Was könnte man bzgl. der Organisation des Landesabiturs aus Ihrer Sicht optimieren?
Dr. Renner: Ich finde es gut, dass die Termine für das Abitur jetzt nach den Osterferien sind, so dass das vierte Halbjahr der Qualifikationsphase (Q4) vorher abgeschlossen ist – auch wenn der Termindruck der Lehrkräfte für die Korrektur dadurch steigt. Warum allerdings neun von 16 Ländern Schülerinnen und Schülern keinen kostenfreien Zugriff auf die alten Prüfungen gewähren, ist mir ein Rätsel.
Wie würden Sie Ihre eigene Gefühlslage beschreiben angesichts dessen, dass es 2023 „das letzte Mal“ ist?
Dr. Renner: Zunächst gehe ich in diesen letzten Durchgang hinein wie in den Jahren zuvor auch: Ich hoffe, dass „meine“ Schülerinnen und Schüler (diesmal ist es ein Physik-LK) ihren Möglichkeiten entsprechend gut oder sogar besser als erhofft abschneiden und keine Einbrüche erleiden werden, die Korrekturen und das Schreiben der Gutachten ohne große Probleme über die Bühne gehen und ich in der mündlichen Phase der Abiturprüfungen als Fachbereichsleiter darauf achten kann, dass die Abiturprüfungen im naturwissenschaftlichen Bereich den Regeln entsprechend ablaufen.
Sicherlich habe ich im Laufe dieses Schuljahres immer wieder einmal daran gedacht, dass dies nun jeweils die letzte Unterrichtsstunde zu diesem oder jenem Inhalt ist, aber ich kann mir ein Leben „danach“ durchaus vorstellen, auch wenn ich bestimmt öfter an die Zeit als Lehrer zurückdenken werde – dazu war ich dann doch zu gerne in diesem Beruf tätig.
Haben Sie jeweils einen guten Wunsch oder Tipp für die Abiturienten und die Kollegen?

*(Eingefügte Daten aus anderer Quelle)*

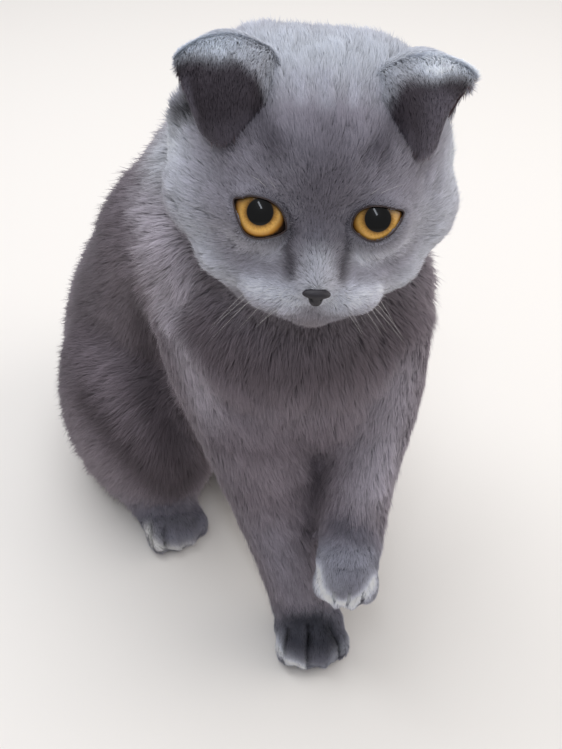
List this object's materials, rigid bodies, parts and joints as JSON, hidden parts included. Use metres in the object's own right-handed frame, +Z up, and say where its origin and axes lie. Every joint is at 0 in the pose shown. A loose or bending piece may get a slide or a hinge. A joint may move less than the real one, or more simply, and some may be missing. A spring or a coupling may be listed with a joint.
{
  "type": "kitten figure",
  "caption": "Sitting blue-grey kitten with folded ears, round head and amber eyes, one forepaw lifted over the other, tail curled round behind.",
  "frame": {"origin": "on the floor, at the bottom centre of the whole cat's box", "axes": "+Z up, the face looks along -Y, +X to the cat's left"},
  "size_m": [0.1426, 0.1964, 0.1899],
  "materials": {
    "coat": "soft blue-grey fur",
    "nose_skin": "matt dark slate nose leather",
    "eye": "wet, glossy amber"
  },
  "bodies": {
    "root": {"head": "coat", "neck": "coat", "torso": "coat", "ear_left": "coat", "ear_right": "coat", "foreleg_left": "coat", "foreleg_right": "coat", "forepaw_left": "coat", "forepaw_right": "coat", "thigh_left": "coat", "thigh_right": "coat", "hindfoot_left": "coat", "hindfoot_right": "coat", "tail_base": "coat", "tail_middle": "coat", "tail_tip": "coat", "nose": "nose_skin", "eye_left": "eye", "eye_right": "eye"}
  },
  "joints": []
}
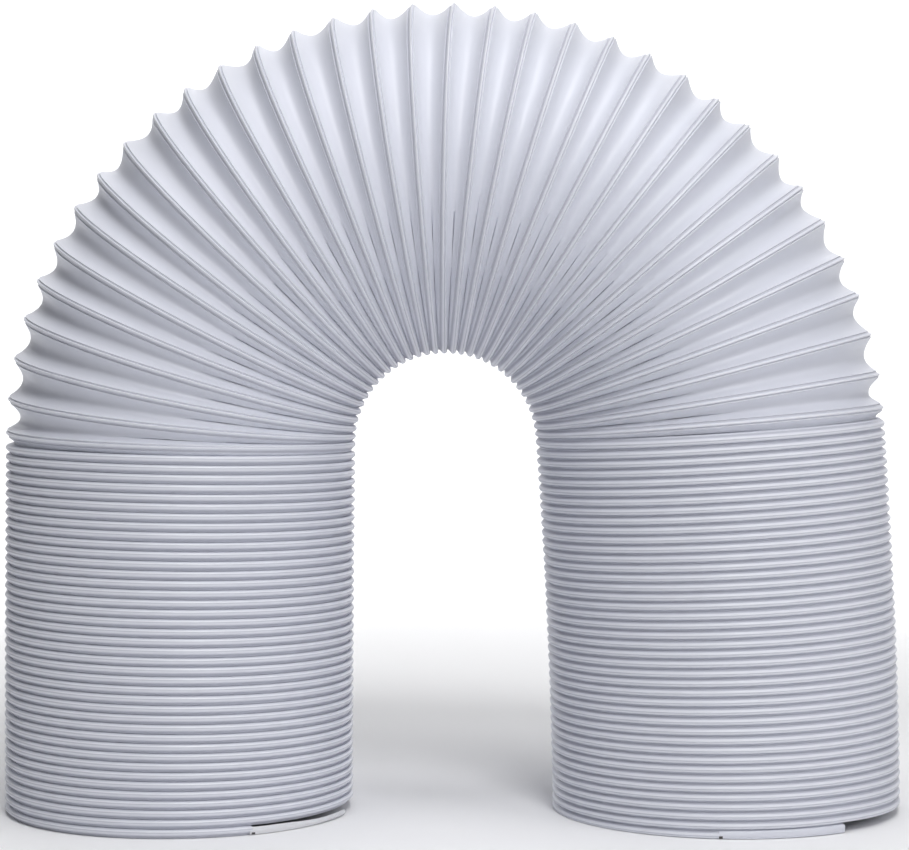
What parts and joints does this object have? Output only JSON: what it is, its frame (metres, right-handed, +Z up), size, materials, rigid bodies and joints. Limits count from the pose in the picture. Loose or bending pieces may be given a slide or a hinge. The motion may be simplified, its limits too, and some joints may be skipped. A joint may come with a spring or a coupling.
{
  "type": "air conditioner exhaust hose",
  "caption": "Flexible round exhaust duct of helical pleated plastic, standing bent like an arch with both legs pushed together.",
  "frame": {"origin": "on the floor, below the middle of the hose's box", "axes": "+Z up, +X from the left leg to the right leg as seen from the front, +Y to the back"},
  "size_m": [0.386, 0.15, 0.3461],
  "materials": {
    "white_polypropylene": "satin, slightly translucent"
  },
  "bodies": {
    "root": {"hose": "white_polypropylene"}
  },
  "joints": []
}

Dr. Renner: Ich wünsche Ihnen, liebe Schülerinnen und Schüler, dass Sie im diesjährigen Abitur zeigen können, was in Ihnen steckt und was Sie gelernt haben (nicht nur in den letzten beiden Jahren und trotz corona-bedingter Einschränkungen).
Ihnen, liebe Kolleginnen und Kollegen, wünsche ich, dass Sie und Ihre Kurse die von Ihnen gesteckten Ziele ebenfalls erreichen und Sie Ihre Korrekturbelastung in Grenzen halten können.
Herzlichen Dank für die offenen Antworten und alles Gute für „die letzte Runde“!